For his golf, Tiger Woods is about to fall out of the top 10 in the world for the first time in 14 years. For his star power, he still ranks ahead of any other athlete.
Woods, whose last win came 18 months ago at the Australian Masters, will drop to at least No. 11 in the next world ranking published Monday. It will be the first time he is out of the top 10 since he was No. 13 on April 6, 1997, the week before he won the Masters for the first of his 14 majors.
Since his return at the 2010 Masters, Tiger Woods' scoring average equates to seven more shots per event.
Forbes, meanwhile, says he’s still the No. 1 celebrity in the sports world.
Woods checks in at No. 6 on Forbes’ annual “Celebrity 100” list of the most powerful people or groups in the entertainment business. Lady Gaga tops the overall rankings, followed by Oprah Winfrey, Justin Bieber, U2 and Elton John.
Miami Heat star LeBron James is the second-ranked athlete behind Woods at No. 10. Kobe Bryant of the Los Angeles Lakers is No. 14.

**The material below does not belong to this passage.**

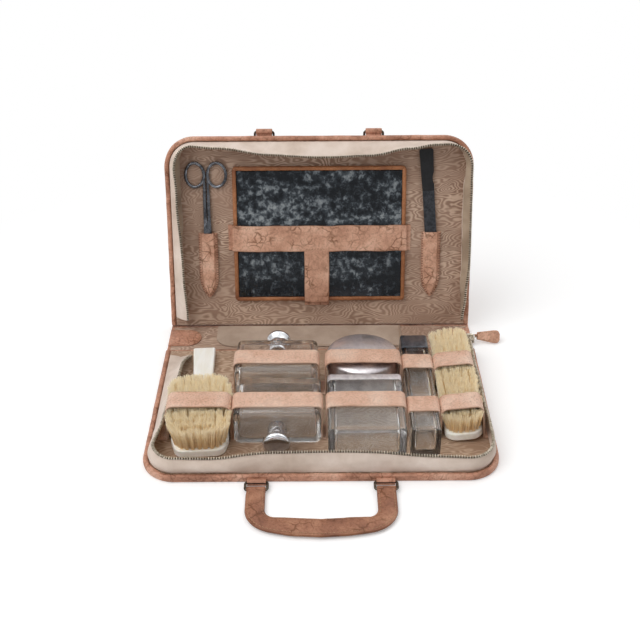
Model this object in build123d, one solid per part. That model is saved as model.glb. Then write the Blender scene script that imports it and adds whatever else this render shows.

Forbes estimated Woods’ total earnings last year to be $75 million, making him the highest-paid athlete. The magazine put Bryant’s earnings for the last 12 months at $53 million, followed by James at $48 million and four-time major winner Phil Mickelson at $47 million.
Woods won’t be able to improve on his golf ranking anytime soon.

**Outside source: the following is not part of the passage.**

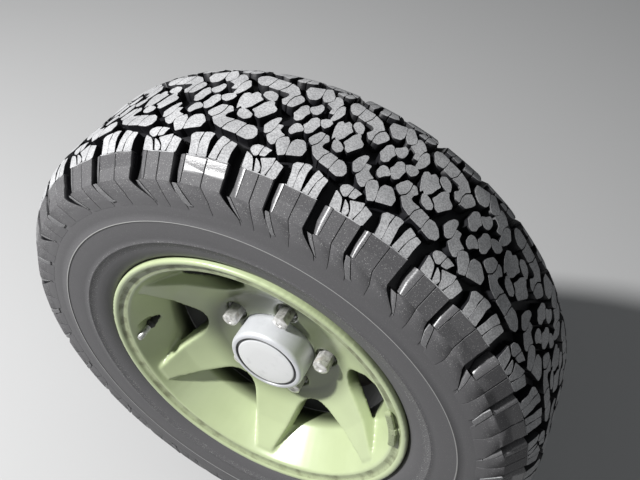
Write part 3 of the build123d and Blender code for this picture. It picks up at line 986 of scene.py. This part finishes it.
valve_rubber = new_material("valve_rubber", valve_rubber_look)
valve_metal = new_material("valve_metal", valve_metal_look)
body_mesh = turned(valve_body_section, valve_middle, valve_body_steps, "open")
valve_body = new_piece("valve_body", leaned(body_mesh), valve_rubber, 40.0)
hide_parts("valve_stem")
dust_cap_mesh = turned(
    valve_cap_section, valve_middle, valve_cap_steps, "filled", dust_cap_radius
)
valve_cap = new_piece("valve_dust_cap", leaned(dust_cap_mesh), valve_metal, 30.0)
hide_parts("valve_cap")
for piece in (valve_body, valve_cap):
    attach(piece, "wheel")

# The balance weight: a cast lead bar, bent to the rim's ring, painted with the wheel and held
# by a spring steel clip in its middle that hooks over the ring.
weight_angles = (-3.0, 18.0)
weight_radii = (0.18405, 0.1929)
weight_faces = (-0.1445, -0.1498)
weight_corner = 0.0016
# What a bar keeps of its depth at its very end, and how far its height narrows as it ends
bar_end = 0.2
bar_narrowing = 0.4
weight_taper = 0.006
weight_steps = 40
clip_angles = (5.6, 9.4)
clip_taper = 0.0008
clip_steps = 8


def weight_look(wire):
    place = object_place(wire)
    chips = place.noise(420.0, 4.0).between(0.56, 0.66)
    stain = place.noise(60.0, 4.0)
    green = stain.blend((0.29, 0.34, 0.19, 1.0), (0.41, 0.47, 0.27, 1.0))
    return {
        "Base Color": (chips * 0.8).blend(green, (0.16, 0.15, 0.12, 1.0)),
        "Roughness": 0.38 + chips * 0.3,
        "Normal": (stain + chips * -0.6).bump(0.3, 0.0005),
    }


def arc_bar(angles, corners, steps, taper):
    """A bar along an arc of the wheel: corners are (radius, y), and its ends are rounded off."""
    shape = bmesh.new()
    middle_r = sum(r for r, y in corners) / len(corners)
    middle_y = corners[0][1]
    rows = []
    for step in range(steps + 1):
        k = step / steps
        angle = math.radians(angles[0] + (angles[1] - angles[0]) * k)
        end = min(k, 1 - k) * abs(math.radians(angles[1] - angles[0])) * middle_r
        share = max(math.sqrt(1 - (1 - min(end / taper, 1.0)) ** 2), bar_end)
        row = []
        for r, y in corners:
            here = middle_r + (r - middle_r) * (1.0 - bar_narrowing * (1.0 - share))
            depth = middle_y + (y - middle_y) * share
            row.append(shape.verts.new((here * math.cos(angle), depth, here * math.sin(angle))))
        rows.append(row)
    for lower, upper in zip(rows, rows[1:]):
        add_wall(shape, lower, upper)
    shape.faces.new(rows[0])
    shape.faces.new(rows[-1])
    return sealed(shape, "arc_bar")


weight_paint = new_material("painted_lead", weight_look)
back, front = weight_faces
inner_r, outer_r = weight_radii
bar_corners = [(inner_r, back), (outer_r, back), (outer_r, front), (inner_r, front)]
bar_corners = [tuple(point) for point in rounded(bar_corners, weight_corner, 3)]
bar_mesh = arc_bar(weight_angles, bar_corners, weight_steps, weight_taper)
weight_bar = new_piece("weight_bar", bar_mesh, weight_paint, 40.0)
clip_corners = [
    (0.1868, -0.1448), (0.1962, -0.1448), (0.1985, -0.1469), (0.1985, -0.1476),
    (0.1955, -0.1462), (0.1935, -0.1500), (0.1880, -0.1500), (0.1868, -0.1494),
]
clip_mesh = arc_bar(clip_angles, clip_corners, clip_steps, clip_taper)
weight_clip = new_piece("weight_clip", clip_mesh, weight_paint, 30.0)
for piece in (weight_bar, weight_clip):
    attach(piece, "wheel")
    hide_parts("balance_weight")

# The hub, brake disc and spindle stand behind the casting: machined and cast iron on a steel stub
# axle. The hub and disc are painted near black: painted shade behind the windows. They keep
# their CAD shapes.


def iron_look(dark, light, ring_scale, roughness):
    """Iron turned on a lathe: fine rings about the axle, darker and lighter in patches."""

    def look(wire):
        place = object_place(wire)
        wave = place.axle_distance() * ring_scale
        rings = wave.math("SINE", wave)
        patches = place.noise(45.0, 5.0)
        rust = place.noise(90.0, 6.0).between(0.52, 0.70)
        body = patches.between(0.3, 0.7).blend(dark, light)
        return {
            "Base Color": (rust * 0.5).blend(body, (0.10, 0.055, 0.03, 1.0)),
            "Metallic": 0.6 - rust * 0.4,
            "Roughness": roughness + rust * 0.25,
            "Normal": (rings * 0.15 + patches).bump(0.25, 0.0004),
        }

    return look


# Each one's node, material, darkest and lightest colour, the lathe rings' scale and roughness
bare_metal = [
    # The hub's and disc's colours are painted near black: painted shade behind the windows
    ("hub", "hub_iron", (0.035, 0.034, 0.032, 1.0), (0.09, 0.085, 0.08, 1.0), 5200.0, 0.5),
    ("brake_disc", "disc_iron", (0.03, 0.029, 0.028, 1.0), (0.075, 0.07, 0.066, 1.0), 7800.0, 0.36),
    ("spindle", "spindle_steel", (0.16, 0.16, 0.155, 1.0), (0.30, 0.30, 0.29, 1.0), 6100.0, 0.34),
]
for node, name, dark, light, ring_scale, roughness in bare_metal:
    metal = new_material(name, iron_look(dark, light, ring_scale, roughness))
    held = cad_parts[node]
    if not held.material_slots:
        held.data.materials.append(None)
    for place in held.material_slots:
        place.material = metal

He started the year at No. 2 and has been steadily dropping points. Woods, who tied for fourth at the Masters last month, withdrew from the Players Championship last week because of injuries to his left knee and left Achilles. He said on his website Monday that he will try to return June 16-19 at the U.S. Open.
“I’ll do whatever is necessary to play in the U.S. Open, and I’m hopeful I can be there to compete,” he said.
Woods has been atop the world ranking for 623 weeks in his career, by far the longest of any golfer since the ranking began in 1986. He had been No. 1 from June 2005 until Lee Westwood of England supplanted him last November.
Since revelations of adultery emerged Thanksgiving night in 2009, Woods has seriously contended in only one tournament -- he lost in a playoff at Chevron World Challenge in December after losing a four-shot lead in the final round. He has been in the top five in only four other tournaments.